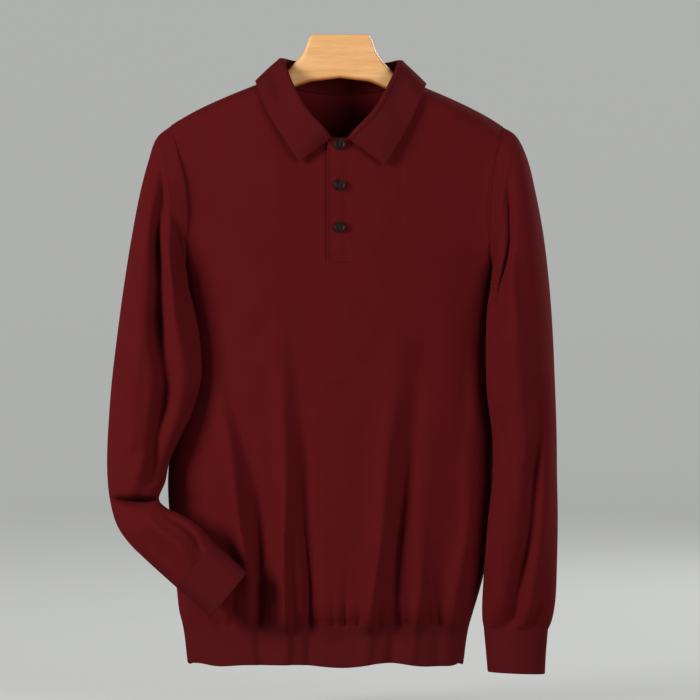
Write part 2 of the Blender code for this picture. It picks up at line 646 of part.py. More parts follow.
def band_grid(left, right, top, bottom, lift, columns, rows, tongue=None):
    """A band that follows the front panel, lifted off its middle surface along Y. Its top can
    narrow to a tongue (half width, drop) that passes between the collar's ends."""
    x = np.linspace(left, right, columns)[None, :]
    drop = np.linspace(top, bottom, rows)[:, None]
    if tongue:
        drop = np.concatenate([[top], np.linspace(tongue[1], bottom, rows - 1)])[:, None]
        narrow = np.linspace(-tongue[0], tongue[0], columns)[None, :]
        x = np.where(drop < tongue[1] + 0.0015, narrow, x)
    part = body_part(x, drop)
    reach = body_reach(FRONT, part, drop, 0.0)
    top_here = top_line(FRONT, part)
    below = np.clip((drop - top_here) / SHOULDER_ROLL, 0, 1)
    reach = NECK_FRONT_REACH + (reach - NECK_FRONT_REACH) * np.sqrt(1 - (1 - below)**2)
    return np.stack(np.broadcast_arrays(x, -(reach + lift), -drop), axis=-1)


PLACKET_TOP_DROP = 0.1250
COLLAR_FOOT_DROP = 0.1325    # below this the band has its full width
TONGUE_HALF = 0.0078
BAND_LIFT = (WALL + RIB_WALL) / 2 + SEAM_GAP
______
Extract the data in full. Keep it word for word.

= TASK OUTPUT =
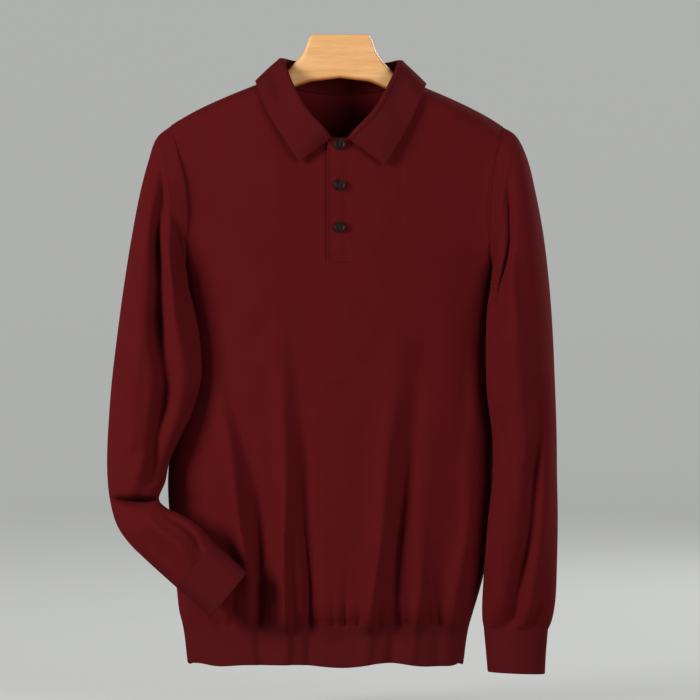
Write part 2 of the Blender code for this picture. It picks up at line 646 of part.py. More parts follow.
def band_grid(left, right, top, bottom, lift, columns, rows, tongue=None):
    """A band that follows the front panel, lifted off its middle surface along Y. Its top can
    narrow to a tongue (half width, drop) that passes between the collar's ends."""
    x = np.linspace(left, right, columns)[None, :]
    drop = np.linspace(top, bottom, rows)[:, None]
    if tongue:
        drop = np.concatenate([[top], np.linspace(tongue[1], bottom, rows - 1)])[:, None]
        narrow = np.linspace(-tongue[0], tongue[0], columns)[None, :]
        x = np.where(drop < tongue[1] + 0.0015, narrow, x)
    part = body_part(x, drop)
    reach = body_reach(FRONT, part, drop, 0.0)
    top_here = top_line(FRONT, part)
    below = np.clip((drop - top_here) / SHOULDER_ROLL, 0, 1)
    reach = NECK_FRONT_REACH + (reach - NECK_FRONT_REACH) * np.sqrt(1 - (1 - below)**2)
    return np.stack(np.broadcast_arrays(x, -(reach + lift), -drop), axis=-1)


PLACKET_TOP_DROP = 0.1250
COLLAR_FOOT_DROP = 0.1325    # below this the band has its full width
TONGUE_HALF = 0.0078
BAND_LIFT = (WALL + RIB_WALL) / 2 + SEAM_GAP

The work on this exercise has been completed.